The other big takeaway from Sissinghurst’s glorious garden rooms is the value of a theme – choose one and stick to it. This is especially true of small gardens where you don’t have room for the eye to be distracted with lots of different colours and ideas. If your garden is on the small side, think of it as a single garden room and be singular with your vision: choose a concise colour palette and run with it. The deeper into the theme you go, the more intense the effect. This doesn’t necessarily just mean a single colour; it could even be two complementary colours – burgundy and lime, say, or yellow and blue. But whatever it is, be ruthless in not allowing plants that deviate from this palette. The complexity comes in form and texture. If your colour palette is blue and white, think about a variety of flower and leaf shape that dance to this tune – soft glaucous grey leaves, spiky silvery foliage or blousy pale petals – and however much you might fall for a beautiful coral peony, you must try not to succumb.

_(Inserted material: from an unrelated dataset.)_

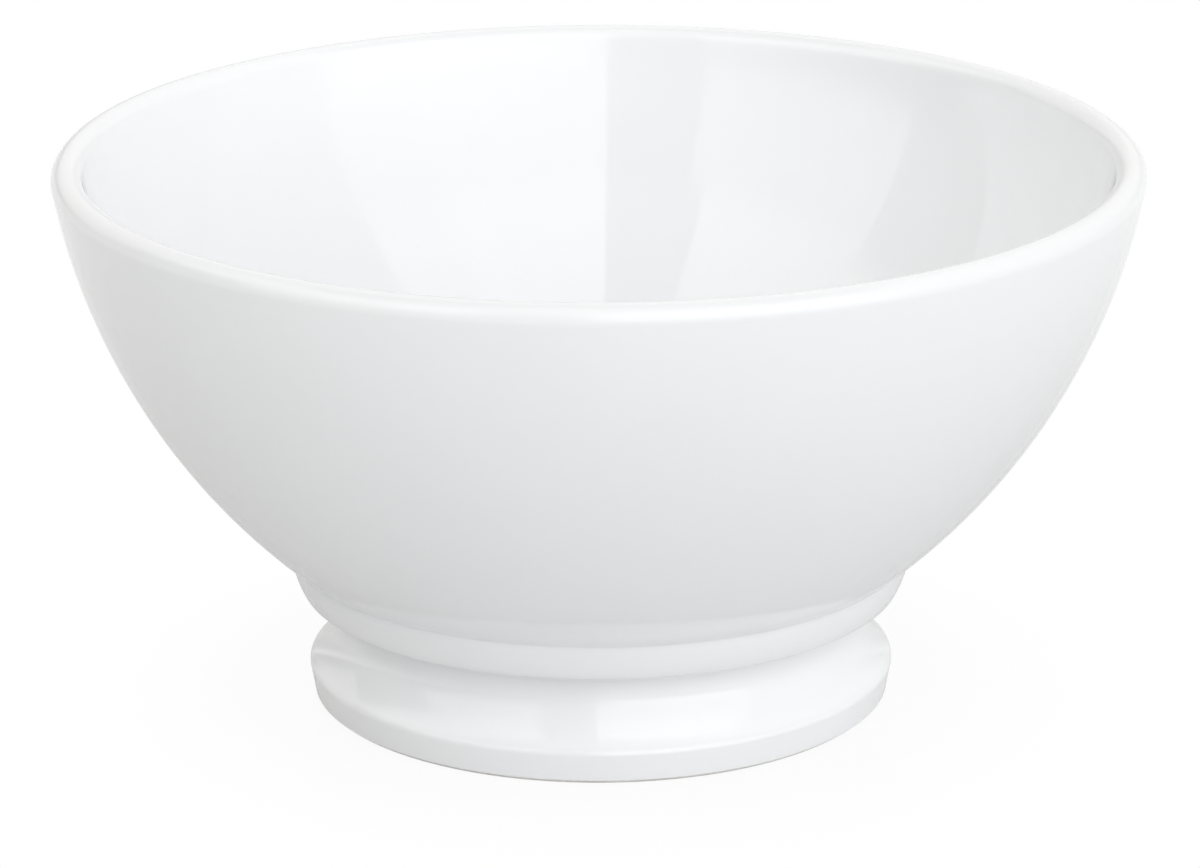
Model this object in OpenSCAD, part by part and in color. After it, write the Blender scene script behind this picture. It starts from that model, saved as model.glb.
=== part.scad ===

Terraced spaces like Emily Erlam’s own garden in London lend themselves to the creation of different areas with different moods. This relaxed terrace is sheltered by a mature crab apple, with comfortable seating set against a backdrop of Trachelospermum jasminoides

Eva Nemeth

The other great advantage of divvying up your garden into discrete rooms is that you can really think about seasons; rather than trying to achieve the holy grail of year-round interest, each one could excel in a different season. Perhaps you would have the spring garden, chock full of bulbs and early flowering shrubs like Daphnes and Viburnums, nearest the house. The rooms where you’re likely to spend most time in high summer – the outdoor dining area perhaps or the pool, is where you concentrate on dynamic summer planting. If you have the space, designing like this affords more fun and flexibility in choosing plants because you’re not shackled to the good do-ers with long flowering seasons.

Amanda Feilding’s garden at Beckley Park in Oxfordshire is a charming example of traditional topiary being used in a large country garden to introduce division and structure

Richard Bloom

It is a style of gardening that feels out of touch with the naturalistic aesthetic that dominates planting design today, and the effect will of course feel much more designed. But there is nothing to say that it can’t also be exuberant, original and full of life – much like Vita herself.